ICC charges former DR Congo leader Jean-Pierre Bemba Gombo with war crimes
Photo: Jean-Pierre Bemba Gombo
From UN News Centre 12 January 2009:
International Criminal Court charges former DR Congo leader with war crimes
Prosecutors at the International Criminal Court (ICC) today formally charged a former Vice-President of the Democratic Republic of the Congo (DRC) with multiple counts of crimes against humanity and war crimes committed in the Central African Republic (CAR).
Jean-Pierre Bemba Gombo, who was the President and Commander in Chief of the Mouvement de libération du Congo (MLC), is accused of directing his militia to commit murder, torture and rape against civilians as well as to commit outrages upon personal dignity and pillaging in an attempt to suppress support for anti-government rebels during the 2002-2003 bloody power-struggle in the CAR.

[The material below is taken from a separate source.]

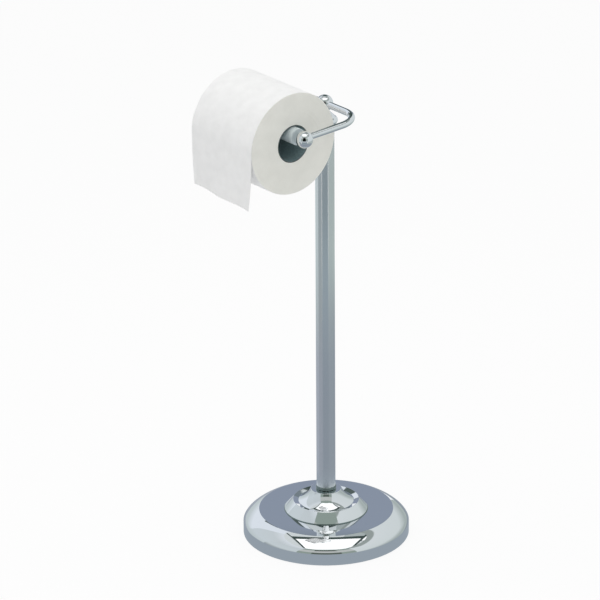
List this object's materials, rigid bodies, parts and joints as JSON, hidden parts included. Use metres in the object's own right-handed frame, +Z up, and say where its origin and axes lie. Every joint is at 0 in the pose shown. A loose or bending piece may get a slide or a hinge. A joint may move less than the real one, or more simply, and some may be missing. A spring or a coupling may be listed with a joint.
{
  "type": "toilet paper stand",
  "caption": "Free-standing toilet paper stand: weighted round foot, tube post, C-shaped bar with ball ends, spring roller and a roll with a hanging sheet.",
  "frame": {"origin": "centre of the foot's underside, on the post's axis", "axes": "+Z up along the post; X along the roller, +X to the roller's thicker, visible end; -Y from the post to the roller"},
  "size_m": [0.184, 0.2315, 0.5452],
  "materials": {
    "chrome": "polished chrome plating",
    "satin_plate": "pale satin plating of the roller",
    "zinc_steel": "zinc-plated steel",
    "iron": "bare casting",
    "foam": "dense foam pad",
    "cardboard": "grey-brown wound board",
    "paper": "soft white tissue"
  },
  "bodies": {
    "stand": {"foot_pad": "foam", "base_weight": "iron", "base_shell": "chrome", "base_nut": "zinc_steel", "lock_washer": "zinc_steel", "flat_washer": "zinc_steel", "base_stud": "zinc_steel", "bell_cover": "chrome", "foot_collar": "chrome", "post_tube": "chrome", "post_foot_insert": "zinc_steel", "post_top_insert": "zinc_steel", "top_cap": "chrome", "hub_stud": "zinc_steel", "hub_ball": "chrome", "holder_bar": "chrome", "left_ball": "chrome", "right_ball": "chrome", "paper_tail": "paper"},
    "roller_sleeve": {"roller_outer_barrel": "satin_plate", "right_tip": "satin_plate", "roller_spring": "zinc_steel"},
    "roller_plunger": {"roller_inner_barrel": "satin_plate", "left_tip": "satin_plate"},
    "roll": {"cardboard_core": "cardboard", "paper_roll": "paper"}
  },
  "joints": [
    {"name": "roller_spin", "type": "hinge", "parent": "stand", "child": "roller_sleeve", "pos_m": [0, -0.07832, 0.49969], "axis": [1, 0, 0], "continuous": true},
    {"name": "plunger_slide", "type": "slide", "parent": "roller_sleeve", "child": "roller_plunger", "axis": [1, 0, 0], "range_m": [0, 0.016], "stiffness_N_per_m": 250, "springref_m": -0.02, "deforming": ["roller_spring"]},
    {"name": "roll_spin", "type": "hinge", "parent": "stand", "child": "roll", "pos_m": [0, -0.07832, 0.48959], "axis": [1, 0, 0], "continuous": true}
  ]
}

The ICC alleges that in 2002 the MLC was leased to the then embattled President of the CAR, Ange Felix Patassé, to engage in a systematic and wide-spread assault on the civilian population across the country, including its capital, Bangui.
Over the next four days, the Court’s pre-trial chamber will hear evidence on five counts of war crimes and three counts of crimes against humanity committed on the territory of the CAR from 25 October 2002 to 15 March 2003.
The Chamber will decide whether there is a legitimate basis for the charges the ICC Prosecutor has brought against Mr. Bemba and whether to commit him to trial within two months of the end of the confirmation hearings which started today.
Mr. Bemba was arrested on 24 May 2008 by the Belgian authorities and transferred to the ICC in The Hague, where he has been in custody since July.
The ICC is an independent, permanent court that tries persons accused of the most serious crimes of international concern – namely genocide, crimes against humanity and war crimes. The situation in CAR is one of four situations currently under investigation by the ICC Prosecutor. The others are the Darfur region of Sudan, the DRC and Uganda.